EXERCISE REQUIREMENTS: Copy every line of the entries that includes the word "part".

[Modeling code records]
• • •
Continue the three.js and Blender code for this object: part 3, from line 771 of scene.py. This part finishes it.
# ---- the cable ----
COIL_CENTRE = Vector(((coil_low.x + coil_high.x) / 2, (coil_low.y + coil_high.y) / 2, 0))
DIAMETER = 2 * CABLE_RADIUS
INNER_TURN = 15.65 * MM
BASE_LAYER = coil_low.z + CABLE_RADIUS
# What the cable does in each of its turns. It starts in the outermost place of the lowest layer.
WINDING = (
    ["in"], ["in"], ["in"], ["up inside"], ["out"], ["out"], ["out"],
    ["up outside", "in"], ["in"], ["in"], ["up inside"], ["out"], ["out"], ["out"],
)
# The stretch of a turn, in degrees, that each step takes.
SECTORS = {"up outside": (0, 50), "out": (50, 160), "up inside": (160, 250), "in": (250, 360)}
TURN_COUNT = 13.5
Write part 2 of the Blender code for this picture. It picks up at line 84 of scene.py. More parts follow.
• • •
ANSWER TO THIS TASK:
Continue the three.js and Blender code for this object: part 3, from line 771 of scene.py. This part finishes it.
Write part 2 of the Blender code for this picture. It picks up at line 84 of scene.py. More parts follow.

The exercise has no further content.